According to Megan Vogels, a counselor and director of community programs for Devereux, this flexibility can mean the difference between a person getting or not getting the help they desperately need.
"A lot of people who come to us have received services from other agencies or clinics, but their case has been closed because they're not able to get to those appointments," Vogels says. "It's a huge disruption for them to find another facility, and as a result, their medications stop. And families on Medicaid often have more significant challenges than folks with other socioeconomic statuses."
Examples include "patient issues, job issues," she continues. "The parents may be separated and they don't have child care. And sometimes our families are working with other significant systems, like child welfare, parole and probation, which have a number of requirements they need to take care of. A lot of times these folks are juggling multiple appointments. Sometimes they may make an appointment and when they don't show up, we hear they forgot or the baby got sick or they had to go see a probation officer. And many of them don't have cars, and if they're having to take buses, that in itself can make it hard to get somewhere on time."
On Tuesdays, though, none of that matters.
"We opened the program this past spring," Vogels reveals, "and since April, we've been up and running. We're focusing on adolescents who have Medicaid, and the idea is to catch people — the underserved and the vulnerable — who need services sooner. Because when people aren't able to access services immediately, they're more at risk for needing higher levels of care."
Many of these clients are children who haven't even entered elementary school yet.

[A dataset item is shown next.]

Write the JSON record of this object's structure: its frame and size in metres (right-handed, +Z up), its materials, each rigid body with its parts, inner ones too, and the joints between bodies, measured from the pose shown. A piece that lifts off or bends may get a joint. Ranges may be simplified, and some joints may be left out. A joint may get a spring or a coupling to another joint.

"For kids that young, we often see tantruming behavior," Vogels allows. "Any kid that age will have tantrums, but these may last an hour or two hours and there are multiple issues daily. They may not fall asleep or barely sleep, they may be refusing to eat most kinds of food or hurt themselves. There may be some head banging, or hitting and kicking parents far outside the realm of a typical kid. And what we often see behind that is trauma — kids who have experienced trauma based on moving, having been abused or parents having such a strain in their personal lives that they're not able to provide the structure children need. They may be dealing with housing- and job-insecurity, so they're going back and forth between a couple of homes. And that has an effect on kids. Most of the time under those circumstances, we bring the whole family in and have an assessment and talk about what's going on. In most cases, parents are going to need support and kids are going to need therapy."

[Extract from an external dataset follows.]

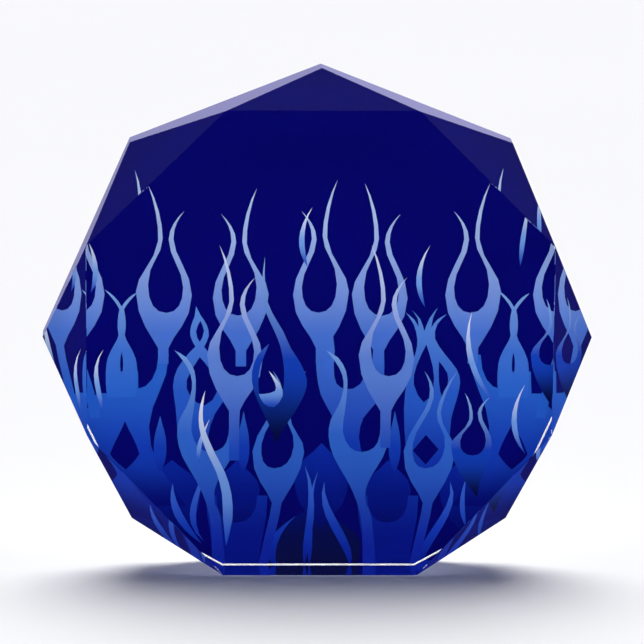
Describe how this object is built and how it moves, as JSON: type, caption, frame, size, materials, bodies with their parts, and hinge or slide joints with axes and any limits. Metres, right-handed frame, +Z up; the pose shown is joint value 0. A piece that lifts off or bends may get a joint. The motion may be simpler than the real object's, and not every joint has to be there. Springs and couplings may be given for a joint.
{
  "type": "crystal award",
  "caption": "Free-standing clear block award standing on a cut corner, with cut front corners and a blue flame print on its flat back.",
  "frame": {"origin": "bottom centre of the bounding box, on the plane that the foot stands on", "axes": "+X across the award to the viewer's right, +Y from the cut front face to the printed back, +Z up"},
  "size_m": [0.128, 0.019, 0.1176],
  "materials": {
    "clear_acrylic": "polished clear acrylic, bevelled corners",
    "coat_clear": "satin clear varnish over the white print",
    "ink_white": "opaque white ink flood",
    "ink_navy": "deep navy printed ground",
    "ink_upper": "blue printed flame, pale at the tips",
    "ink_middle": "pale blue printed flame",
    "ink_lower": "blue printed flame",
    "ink_ember": "dark blue printed flame, near black at the foot",
    "ink_leaf": "mid blue printed flame",
    "ink_bed": "dark royal blue printed flame",
    "ink_spark": "pale blue printed wisp that fades at its root",
    "ink_bottom": "royal blue printed wisp"
  },
  "bodies": {
    "root": {"clear_coat": "coat_clear", "crystal_block": "clear_acrylic", "flame_bed_1": "ink_bed", "flame_bed_2": "ink_bed", "flame_bed_3": "ink_bed", "flame_bed_4": "ink_bed", "flame_bed_5": "ink_bed", "flame_bottom_1": "ink_bottom", "flame_bottom_2": "ink_bottom", "flame_bottom_3": "ink_bottom", "flame_bottom_4": "ink_bottom", "flame_bottom_5": "ink_bottom", "flame_bottom_6": "ink_bottom", "flame_bottom_7": "ink_bottom", "flame_bottom_8": "ink_bottom", "flame_bud_1": "ink_leaf", "flame_bud_2": "ink_leaf", "flame_bud_3": "ink_leaf", "flame_ember_1": "ink_ember", "flame_ember_2": "ink_ember", "flame_ember_3": "ink_ember", "flame_floor": "ink_bed", "flame_knot_1": "ink_leaf", "flame_knot_2": "ink_leaf", "flame_leaf_1": "ink_leaf", "flame_leaf_2": "ink_leaf", "flame_lower_1": "ink_lower", "flame_lower_2": "ink_lower", "flame_lower_3": "ink_lower", "flame_lower_4": "ink_lower", "flame_mass_1": "ink_leaf", "flame_mass_2": "ink_leaf", "flame_middle_1": "ink_middle", "flame_middle_2": "ink_middle", "flame_skirt_1": "ink_lower", "flame_skirt_2": "ink_lower", "flame_skirt_3": "ink_lower", "flame_spark_1": "ink_spark", "flame_spark_10": "ink_spark", "flame_spark_11": "ink_spark", "flame_spark_2": "ink_spark", "flame_spark_3": "ink_spark", "flame_spark_4": "ink_spark", "flame_spark_5": "ink_spark", "flame_spark_6": "ink_spark", "flame_spark_7": "ink_spark", "flame_spark_8": "ink_spark", "flame_spark_9": "ink_spark", "flame_upper_1": "ink_upper", "flame_upper_2": "ink_upper", "flame_upper_3": "ink_upper", "flame_upper_4": "ink_upper", "flame_upper_5": "ink_upper", "flame_upper_6": "ink_upper", "flame_upper_7": "ink_upper", "ink_ground": "ink_navy", "white_flood": "ink_white"}
  },
  "joints": []
}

As for the adolescent population of patients at Devereux, "we're seeing a number of common threads," she explains. "Depression is the top one, with a fair amount of suicidality and self-injurious behaviors alongside that. Suicide is the number-one cause of death of ten- to 24-year-olds in Colorado. Suicide rates are really high in the Rocky Mountain region, so we're doing a lot of assessments and risk mitigation. That can involve various combinations of medication and working on family systems, which can have a huge impact on children and create changes that are more sustainable."
Anxiety "is probably our second-most-common condition," Vogels continues, "and a lot of times, those two — anxiety and depression — go together. There can be a lot of ADHD, a lot of trauma or post-traumatic stress disorder adjustment issues. And we're also seeing emerging thought disorders and many other conditions that definitely need to be addressed."

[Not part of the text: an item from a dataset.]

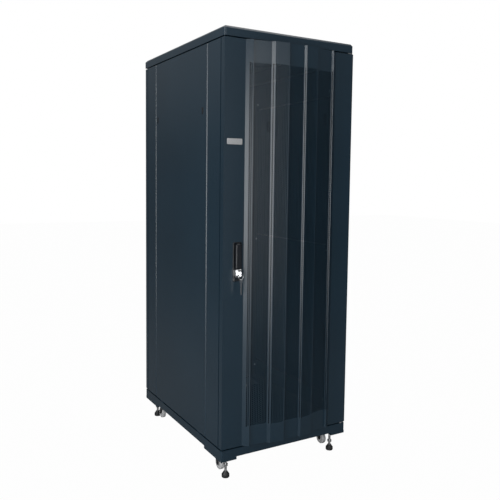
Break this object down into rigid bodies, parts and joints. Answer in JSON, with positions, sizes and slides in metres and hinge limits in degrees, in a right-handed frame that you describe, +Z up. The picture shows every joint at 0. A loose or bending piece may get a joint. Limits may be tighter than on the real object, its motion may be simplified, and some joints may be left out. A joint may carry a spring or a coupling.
{
  "type": "network cabinet",
  "caption": "Free-standing black 19-inch network cabinet: arched perforated front door with swing handle and lock, steel rear door, tilt-off side panels, roof fans, feet and casters",
  "frame": {"origin": "On the floor under the middle of the bounding box", "axes": "+Z up from the floor; the arched front door faces -Y; +X is to the right seen from the front"},
  "size_m": [0.6, 0.858, 1.725],
  "materials": {
    "powder_coat": "blue-black semi-gloss powder coat",
    "door_mesh": "blue-black powder coat on perforated sheet",
    "rail_coat": "black powder coat",
    "zinc_steel": "bright zinc plate",
    "foot_plastic": "black plastic",
    "fork_coat": "black coated steel",
    "wheel_grey": "light grey plastic",
    "handle_plastic": "black moulded plastic",
    "fan_plastic": "black plastic",
    "chrome_plate": "bright chrome plate",
    "plate_silver": "blank silver plate",
    "bristle": "black bristles"
  },
  "bodies": {
    "cabinet": {"base_frame": "powder_coat", "corner_trays": "powder_coat", "foot_bushes": "zinc_steel", "caster_plates": "zinc_steel", "corner_posts": "powder_coat", "top_frame": "powder_coat", "side_braces": "powder_coat", "mounting_rails": "rail_coat", "rail_screws": "zinc_steel", "floor_panels": "powder_coat", "top_cover": "powder_coat", "roof_cable_plate": "powder_coat", "roof_brush_strips": "bristle", "fan_housings": "fan_plastic", "fan_guards": "chrome_plate", "door_hinge_pins": "zinc_steel", "latch_keepers": "zinc_steel"},
    "front_door": {"front_door_shell": "powder_coat", "front_door_mesh": "door_mesh", "front_door_channels": "powder_coat", "front_door_bushes": "zinc_steel", "front_handle_dish": "handle_plastic", "front_lock_body": "chrome_plate", "front_name_plate": "plate_silver"},
    "front_spindle": {"front_handle_spindle": "zinc_steel", "front_latch_cam": "zinc_steel"},
    "front_lever": {"front_handle_lever": "handle_plastic"},
    "front_lock": {"front_lock_plug": "chrome_plate", "front_key": "chrome_plate"},
    "hanging_keys": {"key_ring": "chrome_plate", "spare_key": "chrome_plate"},
    "rear_door": {"rear_door_shell": "powder_coat", "rear_door_channels": "powder_coat", "rear_door_bushes": "zinc_steel"},
    "rear_handle": {"rear_latch_handle": "handle_plastic", "rear_latch_cam": "zinc_steel"},
    "left_panel": {"side_panel_left": "powder_coat"},
    "right_panel": {"side_panel_right": "powder_coat"},
    "latch_left_front": {"side_latch_left_front": "handle_plastic"},
    "latch_left_rear": {"side_latch_left_rear": "handle_plastic"},
    "latch_right_front": {"side_latch_right_front": "handle_plastic"},
    "latch_right_rear": {"side_latch_right_rear": "handle_plastic"},
    "foot_front_left": {"foot_stem_front_left": "zinc_steel", "foot_pad_front_left": "foot_plastic"},
    "foot_front_right": {"foot_stem_front_right": "zinc_steel", "foot_pad_front_right": "foot_plastic"},
    "foot_rear_left": {"foot_stem_rear_left": "zinc_steel", "foot_pad_rear_left": "foot_plastic"},
    "foot_rear_right": {"foot_stem_rear_right": "zinc_steel", "foot_pad_rear_right": "foot_plastic"},
    "fork_front_left": {"caster_fork_front_left": "fork_coat"},
    "wheel_front_left": {"caster_wheel_front_left": "wheel_grey"},
    "fork_front_right": {"caster_fork_front_right": "fork_coat"},
    "wheel_front_right": {"caster_wheel_front_right": "wheel_grey"},
    "fork_rear_left": {"caster_fork_rear_left": "fork_coat"},
    "wheel_rear_left": {"caster_wheel_rear_left": "wheel_grey"},
    "fork_rear_right": {"caster_fork_rear_right": "fork_coat"},
    "wheel_rear_right": {"caster_wheel_rear_right": "wheel_grey"},
    "fan_left": {"fan_impeller_left": "fan_plastic"},
    "fan_right": {"fan_impeller_right": "fan_plastic"}
  },
  "joints": [
    {"name": "front_door_hinge", "type": "hinge", "parent": "cabinet", "child": "front_door", "pos_m": [0.288, -0.3765, 0.9085], "axis": [0, 0, 1], "range_deg": [0, 125]},
    {"name": "front_handle_turn", "type": "hinge", "parent": "front_door", "child": "front_spindle", "pos_m": [-0.238, -0.389, 0.915], "axis": [0, 1, 0], "range_deg": [0, 90]},
    {"name": "front_lever_lift", "type": "hinge", "parent": "front_spindle", "child": "front_lever", "pos_m": [-0.238, -0.3961, 0.917], "axis": [-1, 0, 0], "range_deg": [0, 25]},
    {"name": "front_key_turn", "type": "hinge", "parent": "front_door", "child": "front_lock", "pos_m": [-0.238, -0.404, 0.814], "axis": [0, 1, 0], "range_deg": [0, 90]},
    {"name": "hanging_keys_swing", "type": "hinge", "parent": "front_lock", "child": "hanging_keys", "pos_m": [-0.238, -0.42, 0.8126], "axis": [-1, 0, 0], "range_deg": [-12, 60]},
    {"name": "rear_door_hinge", "type": "hinge", "parent": "cabinet", "child": "rear_door", "pos_m": [0.288, 0.3985, 0.9085], "axis": [0, 0, -1], "range_deg": [0, 120]},
    {"name": "rear_handle_turn", "type": "hinge", "parent": "rear_door", "child": "rear_handle", "pos_m": [-0.238, 0.411, 0.88], "axis": [0, 1, 0], "range_deg": [0, 90]},
    {"name": "left_panel_tilt", "type": "hinge", "parent": "cabinet", "child": "left_panel", "pos_m": [-0.2985, 0.011, 0.128], "axis": [0, -1, 0], "range_deg": [0, 20]},
    {"name": "right_panel_tilt", "type": "hinge", "parent": "cabinet", "child": "right_panel", "pos_m": [0.2985, 0.011, 0.128], "axis": [0, 1, 0], "range_deg": [0, 20]},
    {"name": "latch_left_front_slide", "type": "slide", "parent": "left_panel", "child": "latch_left_front", "axis": [0, 0, -1], "range_m": [0, 0.008]},
    {"name": "latch_left_rear_slide", "type": "slide", "parent": "left_panel", "child": "latch_left_rear", "axis": [0, 0, -1], "range_m": [0, 0.008]},
    {"name": "latch_right_front_slide", "type": "slide", "parent": "right_panel", "child": "latch_right_front", "axis": [0, 0, -1], "range_m": [0, 0.008]},
    {"name": "latch_right_rear_slide", "type": "slide", "parent": "right_panel", "child": "latch_right_rear", "axis": [0, 0, -1], "range_m": [0, 0.008]},
    {"name": "foot_front_left_screw", "type": "slide", "parent": "cabinet", "child": "foot_front_left", "axis": [0, 0, 1], "range_m": [-0.015, 0.018]},
    {"name": "foot_front_right_screw", "type": "slide", "parent": "cabinet", "child": "foot_front_right", "axis": [0, 0, 1], "range_m": [-0.015, 0.018]},
    {"name": "foot_rear_left_screw", "type": "slide", "parent": "cabinet", "child": "foot_rear_left", "axis": [0, 0, 1], "range_m": [-0.015, 0.018]},
    {"name": "foot_rear_right_screw", "type": "slide", "parent": "cabinet", "child": "foot_rear_right", "axis": [0, 0, 1], "range_m": [-0.015, 0.018]},
    {"name": "caster_front_left_swivel", "type": "hinge", "parent": "cabinet", "child": "fork_front_left", "pos_m": [-0.252, -0.271, 0.078], "axis": [0, 0, 1], "continuous": true},
    {"name": "caster_front_left_roll", "type": "hinge", "parent": "fork_front_left", "child": "wheel_front_left", "pos_m": [-0.252, -0.291, 0.034], "axis": [1, 0, 0], "continuous": true},
    {"name": "caster_front_right_swivel", "type": "hinge", "parent": "cabinet", "child": "fork_front_right", "pos_m": [0.252, -0.271, 0.078], "axis": [0, 0, 1], "continuous": true},
    {"name": "caster_front_right_roll", "type": "hinge", "parent": "fork_front_right", "child": "wheel_front_right", "pos_m": [0.252, -0.291, 0.034], "axis": [1, 0, 0], "continuous": true},
    {"name": "caster_rear_left_swivel", "type": "hinge", "parent": "cabinet", "child": "fork_rear_left", "pos_m": [-0.252, 0.293, 0.078], "axis": [0, 0, 1], "continuous": true},
    {"name": "caster_rear_left_roll", "type": "hinge", "parent": "fork_rear_left", "child": "wheel_rear_left", "pos_m": [-0.252, 0.313, 0.034], "axis": [1, 0, 0], "continuous": true},
    {"name": "caster_rear_right_swivel", "type": "hinge", "parent": "cabinet", "child": "fork_rear_right", "pos_m": [0.252, 0.293, 0.078], "axis": [0, 0, 1], "continuous": true},
    {"name": "caster_rear_right_roll", "type": "hinge", "parent": "fork_rear_right", "child": "wheel_rear_right", "pos_m": [0.252, 0.313, 0.034], "axis": [1, 0, 0], "continuous": true},
    {"name": "fan_left_spin", "type": "hinge", "parent": "cabinet", "child": "fan_left", "pos_m": [-0.095, 0.011, 1.7], "axis": [0, 0, 1], "continuous": true},
    {"name": "fan_right_spin", "type": "hinge", "parent": "cabinet", "child": "fan_right", "pos_m": [0.095, 0.011, 1.7], "axis": [0, 0, 1], "continuous": true}
  ]
}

Problem is, the expense of providing such care is driving plenty of mental-health clinics out of business.
"We hear about competitors closing all the time," Vogels acknowledges. "I know some of them have really struggled. And people can't always attend appointments. Nationwide, an 80 percent show rate is considered successful. But we're still paying staff and electrical bills, and we can't charge Medicaid clients if they don't show up; it's against federal Medicaid law. So we're always trying to find a balance by having a model that works for us, and I feel we're pretty well positioned to combine the business knowledge and the financial analysis with providing high-quality service."
Even so, the bottom line for Vogels doesn't have to do with dollars and cents. "Most of us get into this profession because we really want to help people. And with our open-access clinic, that's what we're trying to do."